STATED GOAL: Repeat the material exactly, every line of it.

Stored dataset items
## BEGIN
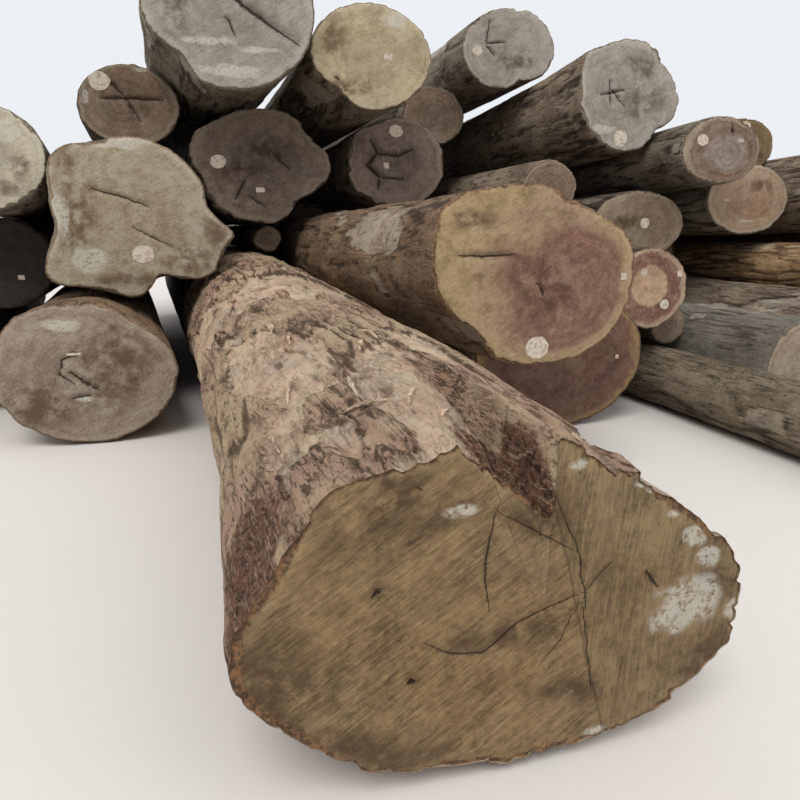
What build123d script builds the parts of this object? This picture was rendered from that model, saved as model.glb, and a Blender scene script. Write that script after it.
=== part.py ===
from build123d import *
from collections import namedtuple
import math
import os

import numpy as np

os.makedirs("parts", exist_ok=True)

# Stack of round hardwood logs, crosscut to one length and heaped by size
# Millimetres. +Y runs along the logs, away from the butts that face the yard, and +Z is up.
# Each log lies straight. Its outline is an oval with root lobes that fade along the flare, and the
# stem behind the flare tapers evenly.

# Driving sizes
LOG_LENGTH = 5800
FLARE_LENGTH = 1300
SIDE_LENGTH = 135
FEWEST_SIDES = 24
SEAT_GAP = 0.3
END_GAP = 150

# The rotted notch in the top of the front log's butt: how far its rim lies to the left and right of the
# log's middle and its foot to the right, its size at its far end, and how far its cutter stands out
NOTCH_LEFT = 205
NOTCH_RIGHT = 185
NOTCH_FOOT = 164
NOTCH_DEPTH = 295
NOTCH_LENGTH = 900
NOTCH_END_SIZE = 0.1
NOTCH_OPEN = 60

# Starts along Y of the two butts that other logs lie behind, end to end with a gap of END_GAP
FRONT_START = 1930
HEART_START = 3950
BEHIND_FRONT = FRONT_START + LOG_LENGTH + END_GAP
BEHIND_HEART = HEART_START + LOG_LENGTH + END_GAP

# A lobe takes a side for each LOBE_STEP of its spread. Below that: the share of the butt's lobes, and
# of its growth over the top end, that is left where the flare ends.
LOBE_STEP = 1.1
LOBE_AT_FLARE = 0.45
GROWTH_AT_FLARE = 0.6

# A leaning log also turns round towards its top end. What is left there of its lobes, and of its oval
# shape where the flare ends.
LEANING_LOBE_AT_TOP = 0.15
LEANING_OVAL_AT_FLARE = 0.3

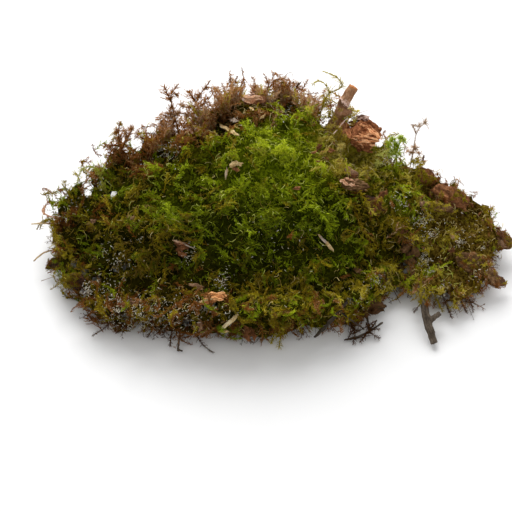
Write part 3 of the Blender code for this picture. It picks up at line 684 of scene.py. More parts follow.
## END
THE RESPONSE:
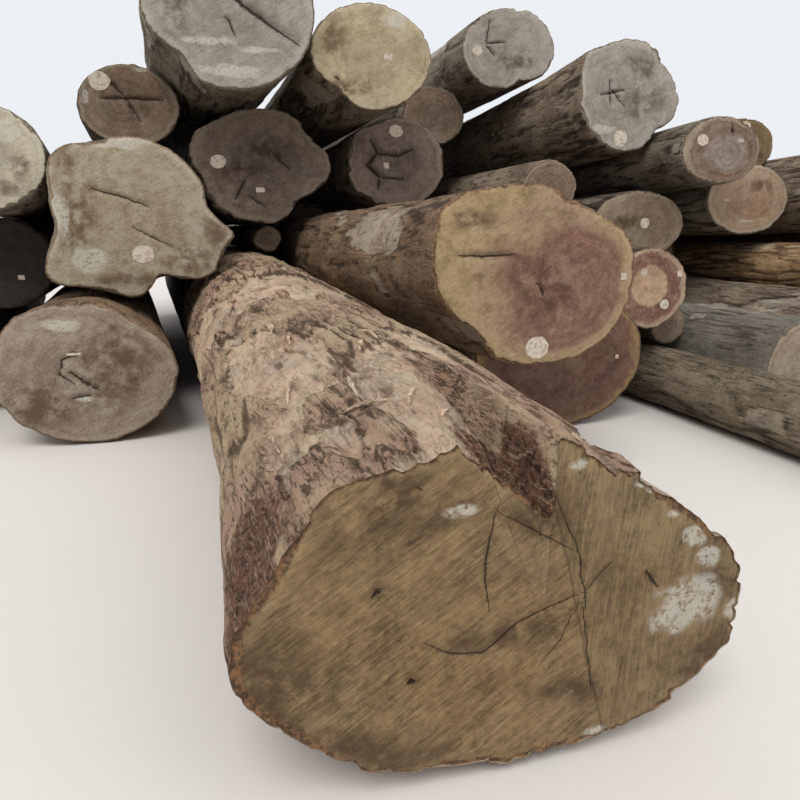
What build123d script builds the parts of this object? This picture was rendered from that model, saved as model.glb, and a Blender scene script. Write that script after it.
=== part.py ===
from build123d import *
from collections import namedtuple
import math
import os

import numpy as np

os.makedirs("parts", exist_ok=True)

# Stack of round hardwood logs, crosscut to one length and heaped by size
# Millimetres. +Y runs along the logs, away from the butts that face the yard, and +Z is up.
# Each log lies straight. Its outline is an oval with root lobes that fade along the flare, and the
# stem behind the flare tapers evenly.

# Driving sizes
LOG_LENGTH = 5800
FLARE_LENGTH = 1300
SIDE_LENGTH = 135
FEWEST_SIDES = 24
SEAT_GAP = 0.3
END_GAP = 150

# The rotted notch in the top of the front log's butt: how far its rim lies to the left and right of the
# log's middle and its foot to the right, its size at its far end, and how far its cutter stands out
NOTCH_LEFT = 205
NOTCH_RIGHT = 185
NOTCH_FOOT = 164
NOTCH_DEPTH = 295
NOTCH_LENGTH = 900
NOTCH_END_SIZE = 0.1
NOTCH_OPEN = 60

# Starts along Y of the two butts that other logs lie behind, end to end with a gap of END_GAP
FRONT_START = 1930
HEART_START = 3950
BEHIND_FRONT = FRONT_START + LOG_LENGTH + END_GAP
BEHIND_HEART = HEART_START + LOG_LENGTH + END_GAP

# A lobe takes a side for each LOBE_STEP of its spread. Below that: the share of the butt's lobes, and
# of its growth over the top end, that is left where the flare ends.
LOBE_STEP = 1.1
LOBE_AT_FLARE = 0.45
GROWTH_AT_FLARE = 0.6

# A leaning log also turns round towards its top end. What is left there of its lobes, and of its oval
# shape where the flare ends.
LEANING_LOBE_AT_TOP = 0.15
LEANING_OVAL_AT_FLARE = 0.3

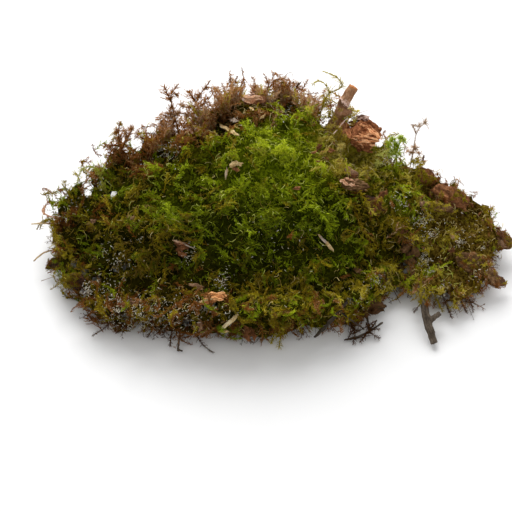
Write part 3 of the Blender code for this picture. It picks up at line 684 of scene.py. More parts follow.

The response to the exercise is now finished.